##### RECORDED DATA

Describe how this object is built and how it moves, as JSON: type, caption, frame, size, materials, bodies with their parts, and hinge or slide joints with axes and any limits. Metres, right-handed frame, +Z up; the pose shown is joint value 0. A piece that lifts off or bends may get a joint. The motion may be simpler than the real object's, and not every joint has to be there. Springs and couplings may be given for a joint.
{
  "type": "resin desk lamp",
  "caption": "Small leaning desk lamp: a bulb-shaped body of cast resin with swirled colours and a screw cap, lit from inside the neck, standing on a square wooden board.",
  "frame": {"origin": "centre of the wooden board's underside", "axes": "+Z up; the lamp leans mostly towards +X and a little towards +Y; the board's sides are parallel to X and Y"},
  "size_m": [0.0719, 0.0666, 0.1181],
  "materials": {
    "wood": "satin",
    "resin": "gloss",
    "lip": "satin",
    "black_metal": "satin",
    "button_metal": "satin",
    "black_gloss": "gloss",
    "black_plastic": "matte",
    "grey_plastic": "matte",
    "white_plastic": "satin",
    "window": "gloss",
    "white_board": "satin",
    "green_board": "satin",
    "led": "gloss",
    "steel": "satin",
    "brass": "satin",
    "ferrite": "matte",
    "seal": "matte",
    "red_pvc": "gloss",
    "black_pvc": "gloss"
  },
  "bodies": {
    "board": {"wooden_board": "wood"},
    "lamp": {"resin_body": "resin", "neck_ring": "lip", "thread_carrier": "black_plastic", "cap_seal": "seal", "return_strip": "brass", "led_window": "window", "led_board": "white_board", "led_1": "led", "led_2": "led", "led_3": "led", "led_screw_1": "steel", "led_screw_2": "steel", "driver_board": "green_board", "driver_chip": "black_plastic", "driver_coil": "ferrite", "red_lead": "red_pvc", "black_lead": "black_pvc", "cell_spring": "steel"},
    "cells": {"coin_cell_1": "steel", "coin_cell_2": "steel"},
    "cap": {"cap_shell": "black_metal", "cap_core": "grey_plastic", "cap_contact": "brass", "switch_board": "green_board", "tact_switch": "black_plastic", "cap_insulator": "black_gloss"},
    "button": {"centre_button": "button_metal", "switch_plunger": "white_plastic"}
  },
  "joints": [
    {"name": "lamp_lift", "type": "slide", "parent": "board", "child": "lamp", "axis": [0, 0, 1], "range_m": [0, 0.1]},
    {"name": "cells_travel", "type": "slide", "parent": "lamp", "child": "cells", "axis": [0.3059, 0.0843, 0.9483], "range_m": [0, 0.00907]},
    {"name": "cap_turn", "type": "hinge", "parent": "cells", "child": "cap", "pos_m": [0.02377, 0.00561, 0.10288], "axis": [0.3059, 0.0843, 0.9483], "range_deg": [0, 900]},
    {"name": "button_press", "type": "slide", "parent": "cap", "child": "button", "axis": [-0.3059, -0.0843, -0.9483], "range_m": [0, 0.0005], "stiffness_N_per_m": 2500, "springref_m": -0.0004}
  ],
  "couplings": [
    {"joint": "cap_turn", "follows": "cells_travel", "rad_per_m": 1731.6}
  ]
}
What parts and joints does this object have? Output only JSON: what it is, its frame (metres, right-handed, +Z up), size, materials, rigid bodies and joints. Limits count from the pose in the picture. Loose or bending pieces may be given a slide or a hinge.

##########

WORK TO COMPLETE: The records above need to be transcribed in full. Keep every character unchanged.

SOLUTION TO THIS TASK:
Describe how this object is built and how it moves, as JSON: type, caption, frame, size, materials, bodies with their parts, and hinge or slide joints with axes and any limits. Metres, right-handed frame, +Z up; the pose shown is joint value 0. A piece that lifts off or bends may get a joint. The motion may be simpler than the real object's, and not every joint has to be there. Springs and couplings may be given for a joint.
{
  "type": "resin desk lamp",
  "caption": "Small leaning desk lamp: a bulb-shaped body of cast resin with swirled colours and a screw cap, lit from inside the neck, standing on a square wooden board.",
  "frame": {"origin": "centre of the wooden board's underside", "axes": "+Z up; the lamp leans mostly towards +X and a little towards +Y; the board's sides are parallel to X and Y"},
  "size_m": [0.0719, 0.0666, 0.1181],
  "materials": {
    "wood": "satin",
    "resin": "gloss",
    "lip": "satin",
    "black_metal": "satin",
    "button_metal": "satin",
    "black_gloss": "gloss",
    "black_plastic": "matte",
    "grey_plastic": "matte",
    "white_plastic": "satin",
    "window": "gloss",
    "white_board": "satin",
    "green_board": "satin",
    "led": "gloss",
    "steel": "satin",
    "brass": "satin",
    "ferrite": "matte",
    "seal": "matte",
    "red_pvc": "gloss",
    "black_pvc": "gloss"
  },
  "bodies": {
    "board": {"wooden_board": "wood"},
    "lamp": {"resin_body": "resin", "neck_ring": "lip", "thread_carrier": "black_plastic", "cap_seal": "seal", "return_strip": "brass", "led_window": "window", "led_board": "white_board", "led_1": "led", "led_2": "led", "led_3": "led", "led_screw_1": "steel", "led_screw_2": "steel", "driver_board": "green_board", "driver_chip": "black_plastic", "driver_coil": "ferrite", "red_lead": "red_pvc", "black_lead": "black_pvc", "cell_spring": "steel"},
    "cells": {"coin_cell_1": "steel", "coin_cell_2": "steel"},
    "cap": {"cap_shell": "black_metal", "cap_core": "grey_plastic", "cap_contact": "brass", "switch_board": "green_board", "tact_switch": "black_plastic", "cap_insulator": "black_gloss"},
    "button": {"centre_button": "button_metal", "switch_plunger": "white_plastic"}
  },
  "joints": [
    {"name": "lamp_lift", "type": "slide", "parent": "board", "child": "lamp", "axis": [0, 0, 1], "range_m": [0, 0.1]},
    {"name": "cells_travel", "type": "slide", "parent": "lamp", "child": "cells", "axis": [0.3059, 0.0843, 0.9483], "range_m": [0, 0.00907]},
    {"name": "cap_turn", "type": "hinge", "parent": "cells", "child": "cap", "pos_m": [0.02377, 0.00561, 0.10288], "axis": [0.3059, 0.0843, 0.9483], "range_deg": [0, 900]},
    {"name": "button_press", "type": "slide", "parent": "cap", "child": "button", "axis": [-0.3059, -0.0843, -0.9483], "range_m": [0, 0.0005], "stiffness_N_per_m": 2500, "springref_m": -0.0004}
  ],
  "couplings": [
    {"joint": "cap_turn", "follows": "cells_travel", "rad_per_m": 1731.6}
  ]
}
What parts and joints does this object have? Output only JSON: what it is, its frame (metres, right-handed, +Z up), size, materials, rigid bodies and joints. Limits count from the pose in the picture. Loose or bending pieces may be given a slide or a hinge.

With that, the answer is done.